Exact repetition of every entry is required.

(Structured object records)

——————————

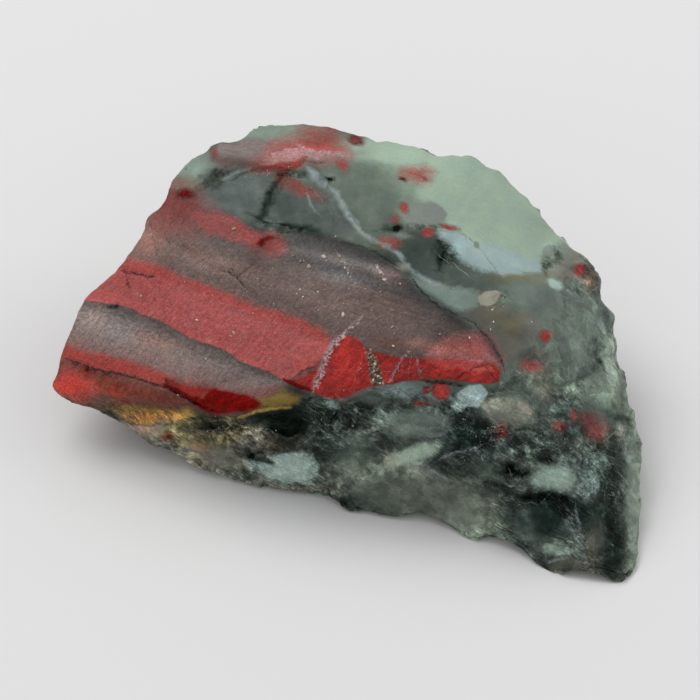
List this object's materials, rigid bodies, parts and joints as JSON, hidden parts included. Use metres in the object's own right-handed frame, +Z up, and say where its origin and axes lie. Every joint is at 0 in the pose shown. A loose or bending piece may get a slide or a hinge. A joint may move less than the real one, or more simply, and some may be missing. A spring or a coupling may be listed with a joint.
{
  "type": "raw bloodstone",
  "caption": "Raw broken lump of red, grey and green jasper with flat and shell-shaped break faces, resting on a flat underside for display.",
  "frame": {"origin": "on the resting plane, under the middle of the stone's bounding box", "axes": "+X along the stone's longest way, from its pointed tip towards its thick end; +Y away from the broad banded face's low front edge; +Z up from the flat underside"},
  "size_m": [0.0584, 0.0444, 0.0239],
  "materials": {
    "jasper": "dull waxy break, red and grey bands on green"
  },
  "bodies": {
    "root": {"bloodstone": "jasper"}
  },
  "joints": []
}
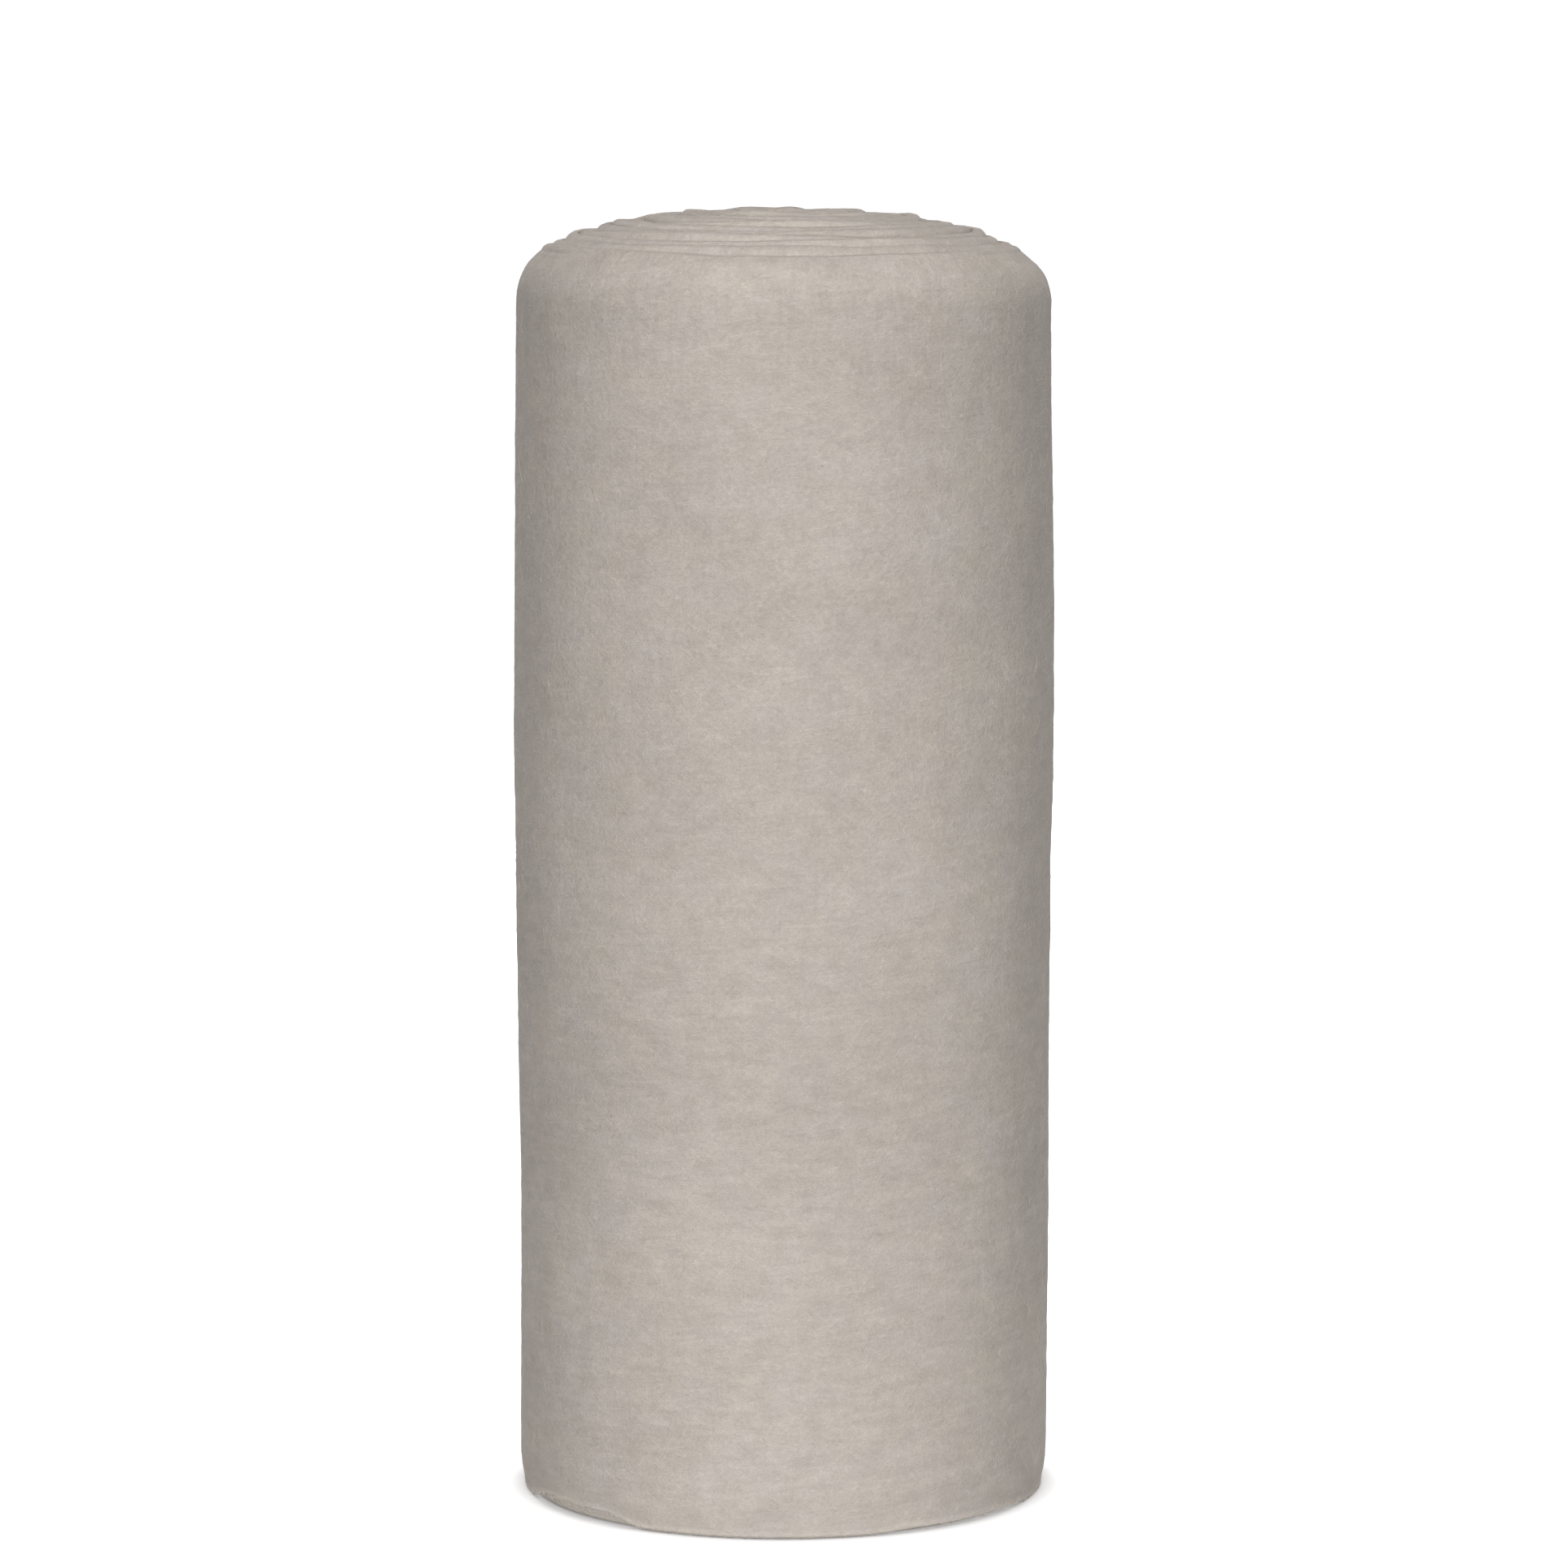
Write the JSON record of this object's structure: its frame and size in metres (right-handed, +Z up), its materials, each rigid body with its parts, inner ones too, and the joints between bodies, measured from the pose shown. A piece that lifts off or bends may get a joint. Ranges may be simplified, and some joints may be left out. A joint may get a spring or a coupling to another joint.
{
  "type": "roll of quilt batting",
  "caption": "Roll of needled cotton quilt batting, folded across its width and wound on itself, standing on its cut edges with a domed top of folded edges.",
  "frame": {"origin": "centre of the bounding box's bottom face, on the floor under the middle of the roll", "axes": "+Z up along the roll's axis; -Y towards the front of the picture; the loose end is at the back, on the +Y side"},
  "size_m": [0.2394, 0.2434, 0.5714],
  "materials": {
    "cotton_batting": "matte, unbleached needled cotton with a soft fibrous surface"
  },
  "bodies": {
    "root": {"batting_roll": "cotton_batting"}
  },
  "joints": []
}
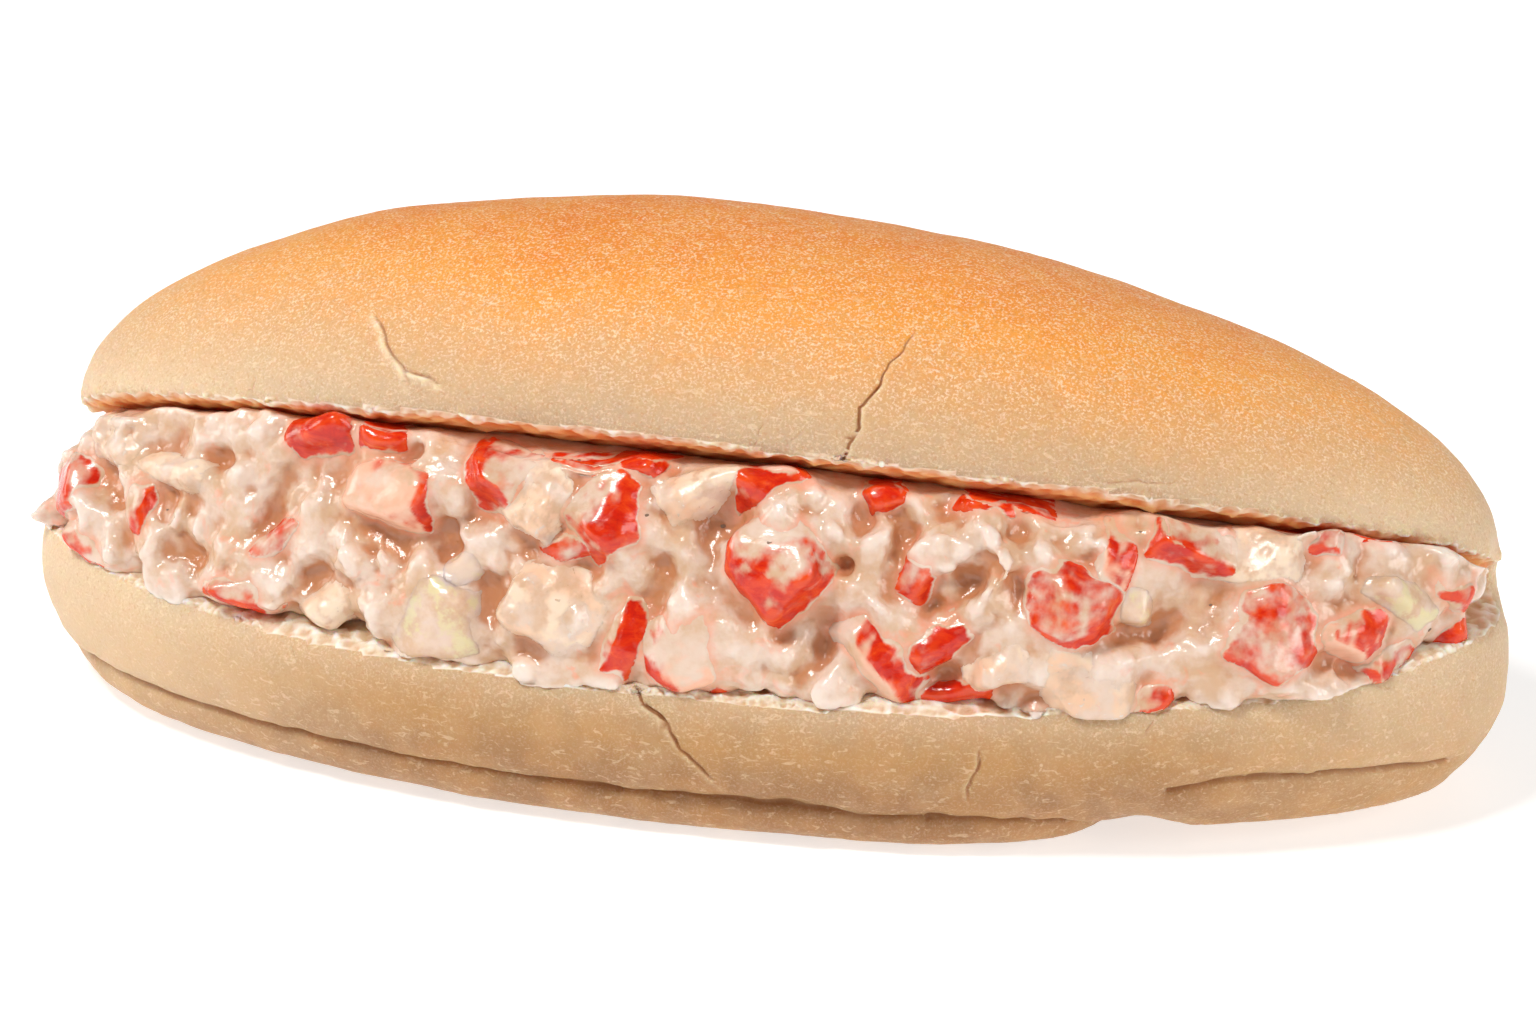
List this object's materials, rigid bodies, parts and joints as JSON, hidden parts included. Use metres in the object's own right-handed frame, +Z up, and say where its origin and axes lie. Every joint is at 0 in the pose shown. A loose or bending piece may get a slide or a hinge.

——————————

▶ Complete response
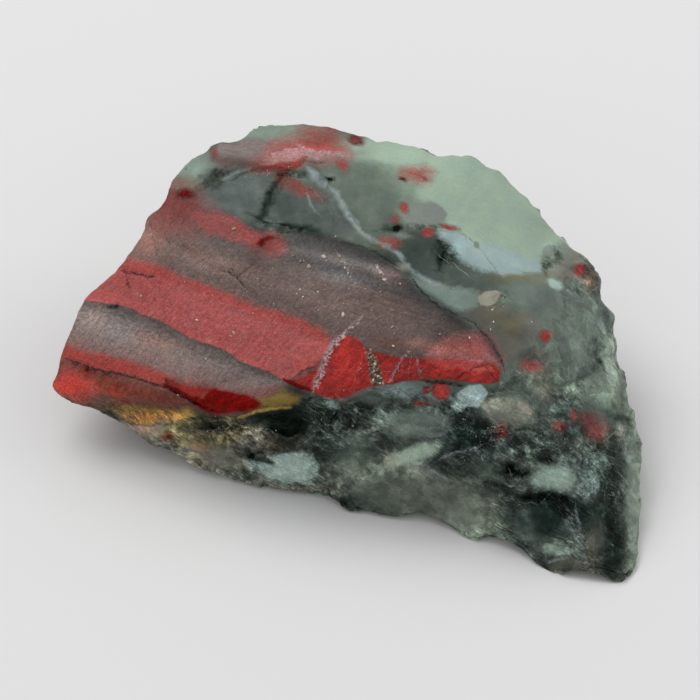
List this object's materials, rigid bodies, parts and joints as JSON, hidden parts included. Use metres in the object's own right-handed frame, +Z up, and say where its origin and axes lie. Every joint is at 0 in the pose shown. A loose or bending piece may get a slide or a hinge. A joint may move less than the real one, or more simply, and some may be missing. A spring or a coupling may be listed with a joint.
{
  "type": "raw bloodstone",
  "caption": "Raw broken lump of red, grey and green jasper with flat and shell-shaped break faces, resting on a flat underside for display.",
  "frame": {"origin": "on the resting plane, under the middle of the stone's bounding box", "axes": "+X along the stone's longest way, from its pointed tip towards its thick end; +Y away from the broad banded face's low front edge; +Z up from the flat underside"},
  "size_m": [0.0584, 0.0444, 0.0239],
  "materials": {
    "jasper": "dull waxy break, red and grey bands on green"
  },
  "bodies": {
    "root": {"bloodstone": "jasper"}
  },
  "joints": []
}
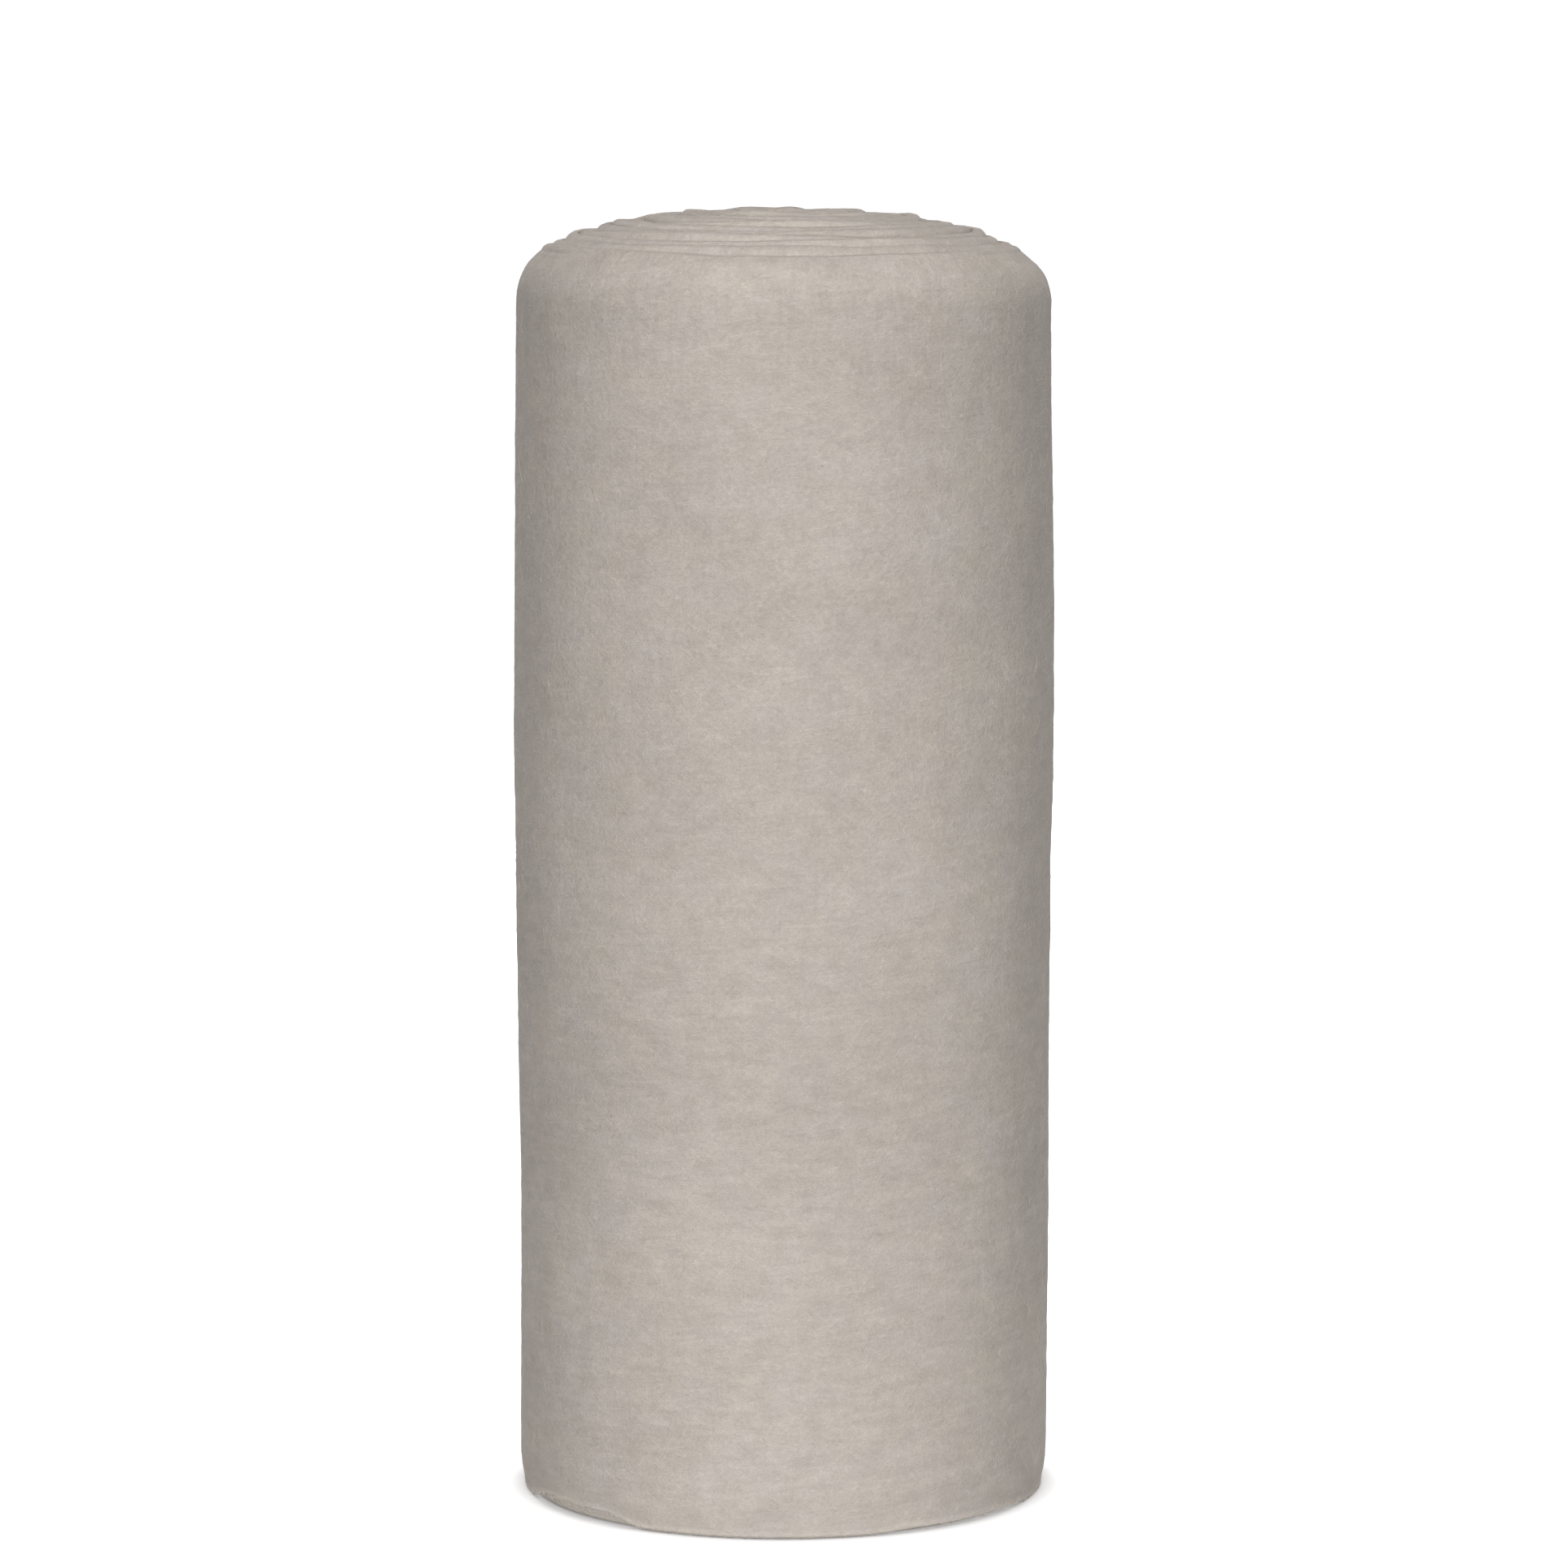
Write the JSON record of this object's structure: its frame and size in metres (right-handed, +Z up), its materials, each rigid body with its parts, inner ones too, and the joints between bodies, measured from the pose shown. A piece that lifts off or bends may get a joint. Ranges may be simplified, and some joints may be left out. A joint may get a spring or a coupling to another joint.
{
  "type": "roll of quilt batting",
  "caption": "Roll of needled cotton quilt batting, folded across its width and wound on itself, standing on its cut edges with a domed top of folded edges.",
  "frame": {"origin": "centre of the bounding box's bottom face, on the floor under the middle of the roll", "axes": "+Z up along the roll's axis; -Y towards the front of the picture; the loose end is at the back, on the +Y side"},
  "size_m": [0.2394, 0.2434, 0.5714],
  "materials": {
    "cotton_batting": "matte, unbleached needled cotton with a soft fibrous surface"
  },
  "bodies": {
    "root": {"batting_roll": "cotton_batting"}
  },
  "joints": []
}
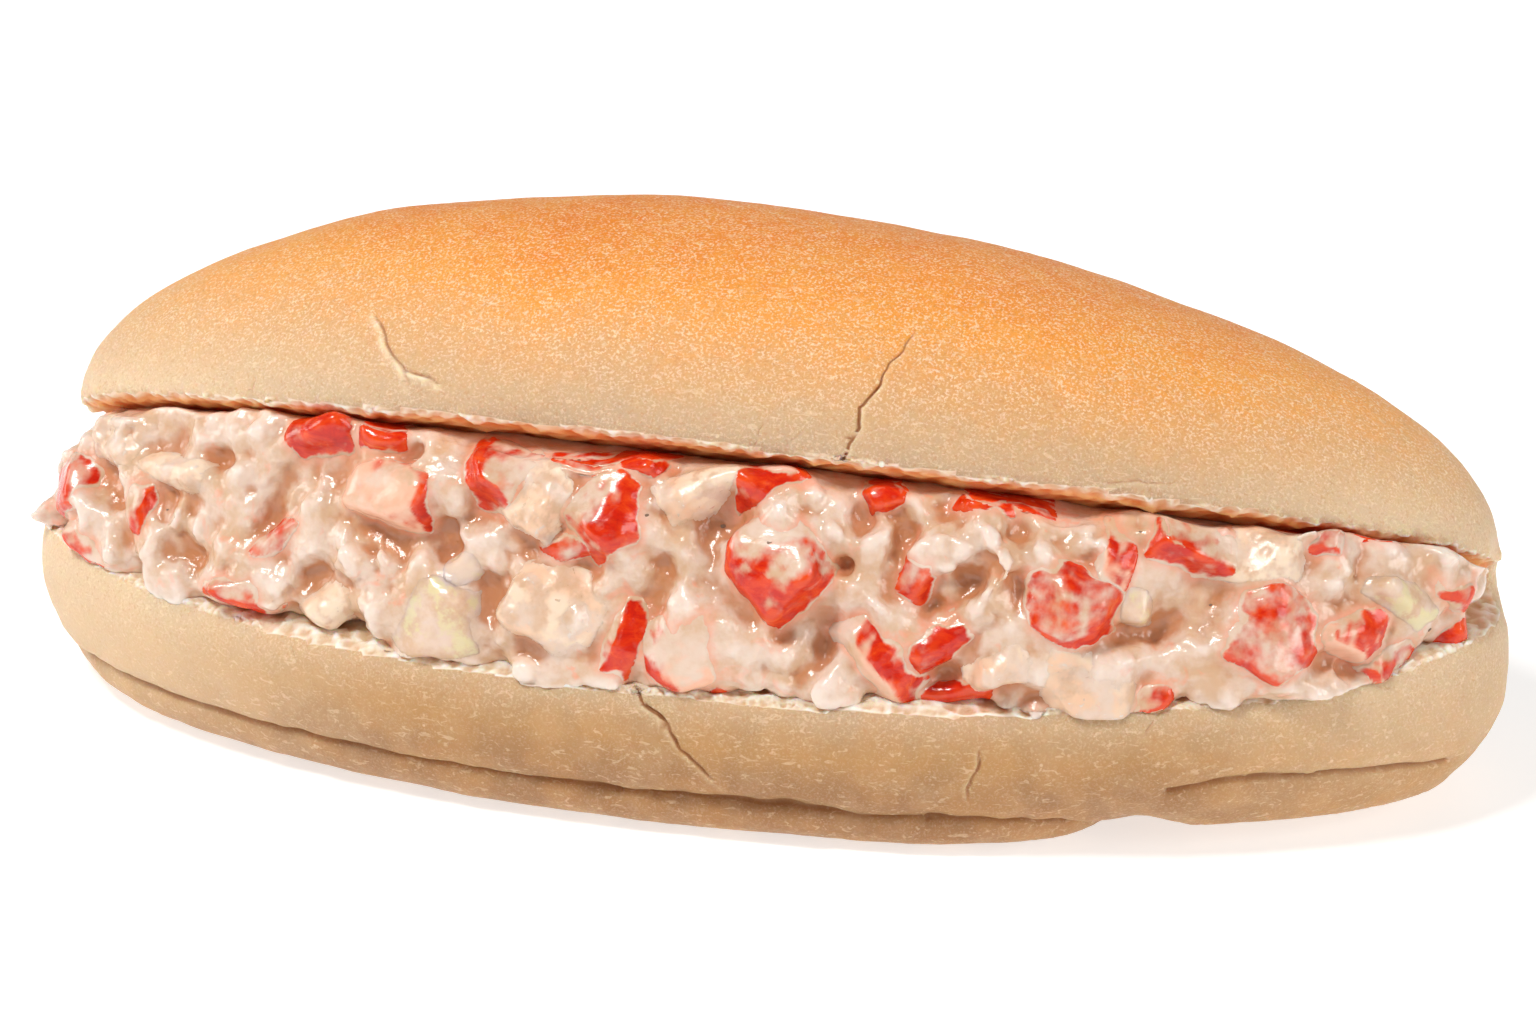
List this object's materials, rigid bodies, parts and joints as JSON, hidden parts included. Use metres in the object's own right-handed frame, +Z up, and say where its origin and axes lie. Every joint is at 0 in the pose shown. A loose or bending piece may get a slide or a hinge.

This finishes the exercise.